Same-sex couples, single women and low-income families would have cheaper access to fertility treatment under a new 10-year plan to address declining birth rates and regulate Australia’s booming IVF industry.
In a sweeping review of Australia’s national fertility policy, unveiled on Sunday, former health minister Greg Hunt and embryologist Dr Rachel Swift found the fragmented IVF system was not equipped to keep up with rising demand fuelled by older parents and more non-traditional families.
Another recommendation was to fund public patient IVF targeted at low and limited-income families, noting a single IVF cycle could cost upwards of $10,000.
The review will increase pressure on Hunt’s successor as federal health minister, Mark Butler, to update the Commonwealth’s definition of infertility after the authors found there was “near universal” community support for giving same-sex couples and single women equal access to Medicare-subsidised IVF.
The Commonwealth’s current definition of infertility restricts Medicare benefits to people unable to conceive after one year of regular, unprotected intercourse.
The Fertility Society of Australia and New Zealand, the peak body commissioning the review as part of its 10-year strategy, has described that definition as outdated and discriminatory, and last month joined other peak fertility organisations in updating their own definitions of infertility to better represent same-sex and solo parents.
“Those that are in same-sex relationships or single mothers by choice will require ... the [IVF] sector to be able to create their family, so reducing barriers and limiting the discrimination against them is really important,” said Dr Petra Wale, the society’s president.
The sector’s regulator, the Reproductive Technology Accreditation Committee (RTAC), is currently funded wholly by the Fertility Society. The review recommended the government chip in funding to address a perceived lack of independence and concerns about its “capacity to handle the anticipated growth in IVF services”.
A spokeswoman for Health Minister Mark Butler said the government would carefully consider the report “once it is finalised and published”.
The review’s key recommendation was to collapse more than 40 state and territory IVF-related laws into one uniform national law, guaranteeing equal reproductive rights nationwide and reducing red tape across borders.
This would enable governments to set up a single national health standard for egg and sperm donation, similar to that for organ and blood donation, which Hunt and Swift said would address a reported national shortage of donated eggs and sperm.
A national register and genetic bank was also recommended, to guarantee the rights of donor-conceived children to seek information about their genetic parentage and create uniform laws protecting the rights of donors.
Hunt and Swift said IVF played an increasing role in helping parents conceive without passing hereditary conditions on to their children, recommending the government expand its national carrier screening program to screen for more genetic conditions than the three currently included.

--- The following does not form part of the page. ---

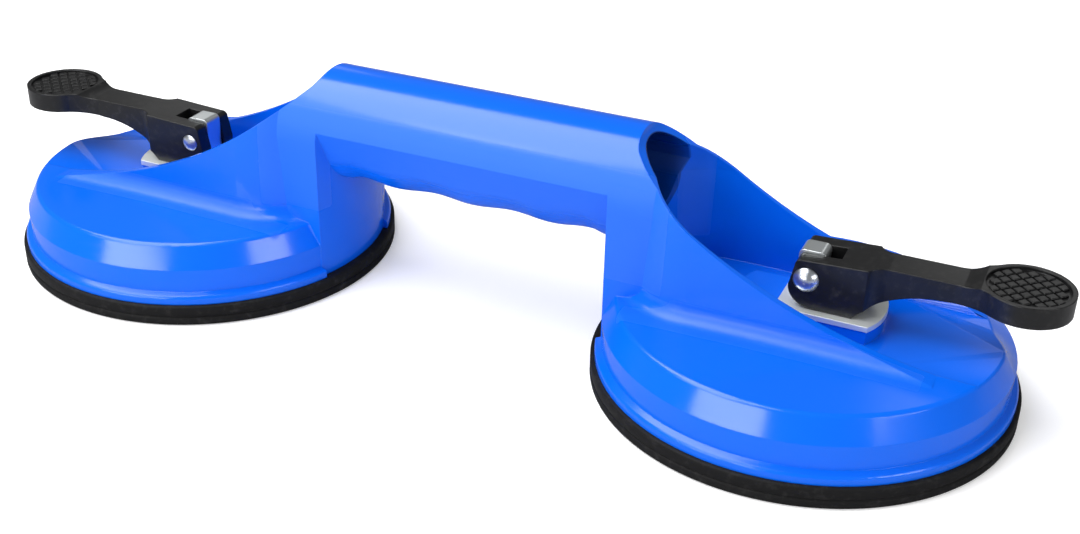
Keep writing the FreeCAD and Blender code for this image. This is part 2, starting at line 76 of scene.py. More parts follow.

Rachael Casella, who campaigned for the existing $20 million pilot screening program after her daughter Mackenzie died from the severe degenerative disorder spinal muscular atrophy (SMA1), said expanded carrier screening would help parents make more informed decisions about how to start a family.
“As someone whose life has been heavily impacted by genetics and who also experienced nine rounds of IVF to get our family, I am so excited and heartened to know that this report by Greg Hunt has been provided to the government,” she said. “I desperately hope they listen.”
Australia now has more than 300,000 children born through IVF, with 20,000 new IVF babies added each year.
That amounts to around 6 per cent of Australian children born through IVF, a number that Hunt and Swift said would “grow significantly over the coming decade”.
Australia’s birthrate has halved in 60 years, from 3.5 births per woman in 1960 to 1.63 in 2022. At the same time, the median age of mothers at birth has jumped from 25.4 years in 1971 to 31.9 in 2022.
Statistics from the National Perinatal Epidemiology and Statistics Unit at the University of NSW show that, as the average age of birth rises, IVF becomes a more common route to conception.
Unit director Professor Georgina Chambers said a national approach to fertility was crucial as societal changes meant many people started families later.
“We can’t rely on IVF solely to reverse declining fertility, but it is meaningful because it helps those older age groups,” she said.